Born on January 14, 1957, in Nagpur in India, Vikram Pandit is an Indian-born American CEO of Citigroup. He was declared the CEO in 2008, the youngest CEO ever of the world's largest conglomerate.
Vikram completed his schooling at the Dadar Parsee Youths Assembly High School in Dadar, Mumbai. He moved to the United States when he was sixteen years old, to study at Gannon University. He received a B.S. and M.S. in electrical engineering from Columbia School of Engineering and Applied Science in 1976 and 1977 respectively and an M.B.A in 1980 followed by a Ph.D. in Finance from Columbia Business School in 1986. His Thesis was entitled "Asset prices in a heterogeneous consumer economy".

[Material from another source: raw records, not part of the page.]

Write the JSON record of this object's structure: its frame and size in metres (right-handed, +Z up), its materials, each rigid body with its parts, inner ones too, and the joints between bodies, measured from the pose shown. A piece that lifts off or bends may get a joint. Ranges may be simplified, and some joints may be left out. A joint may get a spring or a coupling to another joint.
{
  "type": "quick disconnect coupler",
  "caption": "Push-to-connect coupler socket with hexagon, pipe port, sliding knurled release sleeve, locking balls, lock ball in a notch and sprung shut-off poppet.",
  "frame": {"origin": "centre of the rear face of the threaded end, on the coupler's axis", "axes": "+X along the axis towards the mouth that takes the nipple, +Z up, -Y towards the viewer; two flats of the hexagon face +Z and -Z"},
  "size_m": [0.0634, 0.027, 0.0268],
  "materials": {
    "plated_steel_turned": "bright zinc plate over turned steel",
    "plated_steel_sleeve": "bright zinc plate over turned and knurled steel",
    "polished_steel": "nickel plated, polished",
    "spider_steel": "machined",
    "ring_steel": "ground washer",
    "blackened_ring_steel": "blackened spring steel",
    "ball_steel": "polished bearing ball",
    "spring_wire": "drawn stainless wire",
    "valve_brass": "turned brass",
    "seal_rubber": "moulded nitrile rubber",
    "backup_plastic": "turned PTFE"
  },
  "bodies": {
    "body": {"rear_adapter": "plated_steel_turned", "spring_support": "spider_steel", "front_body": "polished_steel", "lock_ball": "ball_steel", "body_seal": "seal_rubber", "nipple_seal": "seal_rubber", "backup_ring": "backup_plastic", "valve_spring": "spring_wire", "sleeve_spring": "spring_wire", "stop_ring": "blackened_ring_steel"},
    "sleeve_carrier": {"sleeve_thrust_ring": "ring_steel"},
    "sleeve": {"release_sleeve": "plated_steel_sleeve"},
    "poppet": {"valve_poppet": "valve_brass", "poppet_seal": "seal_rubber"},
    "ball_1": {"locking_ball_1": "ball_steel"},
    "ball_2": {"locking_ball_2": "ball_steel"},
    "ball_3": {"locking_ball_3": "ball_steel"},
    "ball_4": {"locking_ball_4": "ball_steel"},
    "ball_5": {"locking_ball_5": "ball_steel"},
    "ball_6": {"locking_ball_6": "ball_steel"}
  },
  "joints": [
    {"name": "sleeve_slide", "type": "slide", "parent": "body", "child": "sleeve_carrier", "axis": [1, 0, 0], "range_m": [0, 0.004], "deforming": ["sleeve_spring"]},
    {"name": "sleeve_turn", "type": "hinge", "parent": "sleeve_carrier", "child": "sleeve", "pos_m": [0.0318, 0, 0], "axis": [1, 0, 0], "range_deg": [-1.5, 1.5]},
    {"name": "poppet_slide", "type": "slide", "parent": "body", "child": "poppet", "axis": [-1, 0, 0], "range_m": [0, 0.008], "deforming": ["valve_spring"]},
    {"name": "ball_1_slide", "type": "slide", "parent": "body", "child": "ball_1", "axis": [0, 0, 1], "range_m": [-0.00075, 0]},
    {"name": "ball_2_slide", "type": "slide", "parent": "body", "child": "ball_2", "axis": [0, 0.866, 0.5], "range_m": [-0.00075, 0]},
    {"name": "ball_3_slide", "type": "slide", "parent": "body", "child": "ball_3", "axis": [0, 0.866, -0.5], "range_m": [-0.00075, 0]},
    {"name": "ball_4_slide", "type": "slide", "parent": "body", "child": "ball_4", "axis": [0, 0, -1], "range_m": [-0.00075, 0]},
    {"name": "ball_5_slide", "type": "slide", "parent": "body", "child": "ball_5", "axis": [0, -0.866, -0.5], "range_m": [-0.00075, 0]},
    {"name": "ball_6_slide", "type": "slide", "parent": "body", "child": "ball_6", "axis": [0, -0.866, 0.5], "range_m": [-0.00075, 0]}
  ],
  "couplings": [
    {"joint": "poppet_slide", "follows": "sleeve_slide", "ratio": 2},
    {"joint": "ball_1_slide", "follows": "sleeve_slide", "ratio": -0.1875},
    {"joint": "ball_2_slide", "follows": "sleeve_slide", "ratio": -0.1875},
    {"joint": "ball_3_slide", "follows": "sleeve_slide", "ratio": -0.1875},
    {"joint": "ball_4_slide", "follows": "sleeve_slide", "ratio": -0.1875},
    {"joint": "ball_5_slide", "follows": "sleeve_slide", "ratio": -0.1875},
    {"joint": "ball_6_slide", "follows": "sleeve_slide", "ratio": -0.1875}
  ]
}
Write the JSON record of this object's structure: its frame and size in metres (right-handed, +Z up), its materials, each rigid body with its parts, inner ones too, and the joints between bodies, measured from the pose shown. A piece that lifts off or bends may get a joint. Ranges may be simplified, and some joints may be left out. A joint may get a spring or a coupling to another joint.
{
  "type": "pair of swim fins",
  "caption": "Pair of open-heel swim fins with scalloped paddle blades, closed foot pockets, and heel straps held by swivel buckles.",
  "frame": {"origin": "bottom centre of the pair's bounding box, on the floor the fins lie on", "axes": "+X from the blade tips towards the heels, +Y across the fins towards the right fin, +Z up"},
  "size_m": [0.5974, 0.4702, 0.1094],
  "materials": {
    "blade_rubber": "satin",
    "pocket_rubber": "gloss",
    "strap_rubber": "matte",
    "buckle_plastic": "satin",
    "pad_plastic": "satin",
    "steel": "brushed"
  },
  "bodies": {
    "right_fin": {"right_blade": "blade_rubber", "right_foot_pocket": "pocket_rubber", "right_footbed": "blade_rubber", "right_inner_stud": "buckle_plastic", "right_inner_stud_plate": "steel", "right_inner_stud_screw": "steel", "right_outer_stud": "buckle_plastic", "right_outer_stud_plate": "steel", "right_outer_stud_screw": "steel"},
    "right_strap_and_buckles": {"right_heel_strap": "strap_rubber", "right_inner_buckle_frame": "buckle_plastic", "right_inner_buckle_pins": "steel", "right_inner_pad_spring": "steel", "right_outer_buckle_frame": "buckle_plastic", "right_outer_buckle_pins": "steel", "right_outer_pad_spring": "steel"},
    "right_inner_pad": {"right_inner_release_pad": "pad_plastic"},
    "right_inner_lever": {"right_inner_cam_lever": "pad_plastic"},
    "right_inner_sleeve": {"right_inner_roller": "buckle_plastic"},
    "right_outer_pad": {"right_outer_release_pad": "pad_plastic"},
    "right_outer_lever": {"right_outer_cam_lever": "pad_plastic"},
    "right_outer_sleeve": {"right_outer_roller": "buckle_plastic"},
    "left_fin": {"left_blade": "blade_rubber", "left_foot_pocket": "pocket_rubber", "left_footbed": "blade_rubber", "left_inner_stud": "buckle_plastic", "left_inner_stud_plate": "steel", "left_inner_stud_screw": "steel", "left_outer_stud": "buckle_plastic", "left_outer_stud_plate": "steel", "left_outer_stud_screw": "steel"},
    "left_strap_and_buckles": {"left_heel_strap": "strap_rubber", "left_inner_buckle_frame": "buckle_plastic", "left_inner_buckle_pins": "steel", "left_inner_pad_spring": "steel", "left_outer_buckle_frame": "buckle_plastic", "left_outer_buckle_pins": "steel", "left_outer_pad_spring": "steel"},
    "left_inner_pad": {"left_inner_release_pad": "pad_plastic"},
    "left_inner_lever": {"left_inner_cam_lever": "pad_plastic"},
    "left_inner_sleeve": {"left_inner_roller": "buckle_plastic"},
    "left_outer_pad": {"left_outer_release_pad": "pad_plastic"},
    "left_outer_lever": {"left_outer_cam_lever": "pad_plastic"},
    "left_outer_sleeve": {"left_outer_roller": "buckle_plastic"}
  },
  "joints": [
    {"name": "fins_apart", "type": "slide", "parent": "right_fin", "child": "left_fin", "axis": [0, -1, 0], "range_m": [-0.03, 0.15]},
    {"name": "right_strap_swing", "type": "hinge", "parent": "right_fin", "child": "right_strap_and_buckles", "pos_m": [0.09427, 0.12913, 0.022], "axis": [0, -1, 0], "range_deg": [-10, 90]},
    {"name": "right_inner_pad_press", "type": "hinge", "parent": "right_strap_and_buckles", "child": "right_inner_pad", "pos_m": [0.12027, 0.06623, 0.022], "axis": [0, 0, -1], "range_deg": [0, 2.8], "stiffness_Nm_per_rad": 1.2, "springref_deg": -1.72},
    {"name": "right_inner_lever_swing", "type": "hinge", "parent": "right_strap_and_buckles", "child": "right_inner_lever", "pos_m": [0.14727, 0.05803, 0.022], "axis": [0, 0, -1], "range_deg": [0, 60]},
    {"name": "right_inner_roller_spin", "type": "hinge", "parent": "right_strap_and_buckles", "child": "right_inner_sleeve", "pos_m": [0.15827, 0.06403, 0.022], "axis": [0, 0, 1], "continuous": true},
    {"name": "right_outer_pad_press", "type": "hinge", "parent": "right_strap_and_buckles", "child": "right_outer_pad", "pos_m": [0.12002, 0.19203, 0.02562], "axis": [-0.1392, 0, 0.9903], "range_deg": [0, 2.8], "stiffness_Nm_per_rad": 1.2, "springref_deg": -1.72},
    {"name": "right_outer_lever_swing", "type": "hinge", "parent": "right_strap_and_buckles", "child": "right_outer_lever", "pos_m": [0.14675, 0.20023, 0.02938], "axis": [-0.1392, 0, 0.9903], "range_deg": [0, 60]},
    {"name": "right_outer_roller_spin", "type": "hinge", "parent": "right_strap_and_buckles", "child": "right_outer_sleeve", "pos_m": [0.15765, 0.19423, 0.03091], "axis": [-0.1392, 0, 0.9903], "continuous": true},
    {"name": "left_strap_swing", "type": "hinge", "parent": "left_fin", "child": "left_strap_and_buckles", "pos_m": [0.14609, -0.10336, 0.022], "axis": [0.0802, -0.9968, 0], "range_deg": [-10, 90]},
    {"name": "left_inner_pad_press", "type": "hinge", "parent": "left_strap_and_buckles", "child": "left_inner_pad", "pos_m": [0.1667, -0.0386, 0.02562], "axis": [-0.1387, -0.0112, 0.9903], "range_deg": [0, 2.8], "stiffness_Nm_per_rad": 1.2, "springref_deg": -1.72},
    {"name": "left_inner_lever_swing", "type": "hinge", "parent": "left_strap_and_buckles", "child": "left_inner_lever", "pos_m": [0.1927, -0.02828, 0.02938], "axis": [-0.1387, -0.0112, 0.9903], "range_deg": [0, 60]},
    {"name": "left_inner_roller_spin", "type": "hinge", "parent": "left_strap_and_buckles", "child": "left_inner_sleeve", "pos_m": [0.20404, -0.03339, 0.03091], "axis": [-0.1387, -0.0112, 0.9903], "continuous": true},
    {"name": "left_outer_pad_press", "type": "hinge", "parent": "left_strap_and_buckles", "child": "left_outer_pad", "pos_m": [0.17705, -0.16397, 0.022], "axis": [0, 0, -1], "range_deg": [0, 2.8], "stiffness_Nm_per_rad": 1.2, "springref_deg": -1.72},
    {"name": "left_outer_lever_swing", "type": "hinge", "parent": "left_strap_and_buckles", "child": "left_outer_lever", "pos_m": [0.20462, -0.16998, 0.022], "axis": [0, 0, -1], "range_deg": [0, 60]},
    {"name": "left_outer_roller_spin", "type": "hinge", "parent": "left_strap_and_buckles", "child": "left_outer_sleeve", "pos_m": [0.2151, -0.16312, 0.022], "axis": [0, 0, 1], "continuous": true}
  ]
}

Vikram Pandit was a professor at Indiana University (Bloomington). He joined Morgan Stanley as an associate in 1983, one of the first Indians to join the company. For the next two decades, Vikram Pandit worked for Morgan Stanley. Vikram Pandit was the managing director and head of the US Equity Syndicate for Morgan Stanley from the period 1990 to 1994. Then from 1994 till 2000, he worked as the managing director (MD) and head of the Worldwide Institutional Equities Division for the same firm. He was anointed the President and Chief Operating Officer (CEO) of the Institutional Securities and Investment Banking Group at Morgan Stanley and was in charge of the total operation of this group. Pandit looked after aspects like the trading, sales and infrastructure of the business from the year 2000 to 2005.
In 2005 and John Havens left Morgan to form a hedge fund named Old Lane, LP after being passed over by Philip J. Purcell. Citi bought the company in 2007 for $800 million bringing both Pandit and Havens into Citi leadership. On December 11, 2007, Pandit was named the new CEO of Citigroup, replacing interim-CEO Sir Winfried Bischoff, who became chairman of the board as well as remaining CEO of Citigroup Europe. Interim chairman Robert Rubin strongly supported Pandit, who is the effective successor to Chuck Prince. Prince resigned in November 2007 due to unexpectedly poor 3rd-quarter performance, mainly due to CDO- and MBS-related losses.
On February 11, 2009, Pandit testified to Congress that he had declared to his board of directors, "my salary should be $1 per year with no bonus until we return to profitability.", a salary at which he worked for two years.
Vikram Pandit is a part of the board of the Columbia University, Columbia Business School, the Indian School of Business and The Trinity School. He also serves as Director of Institute of International Finance(IIF). He also happens to be a former board member of NASDAQ, the New York City Investment Fund from the year 2000 till 2003. In 2008, Vikram Pandit was also given the coveted Padma Bhushan by the Government of India.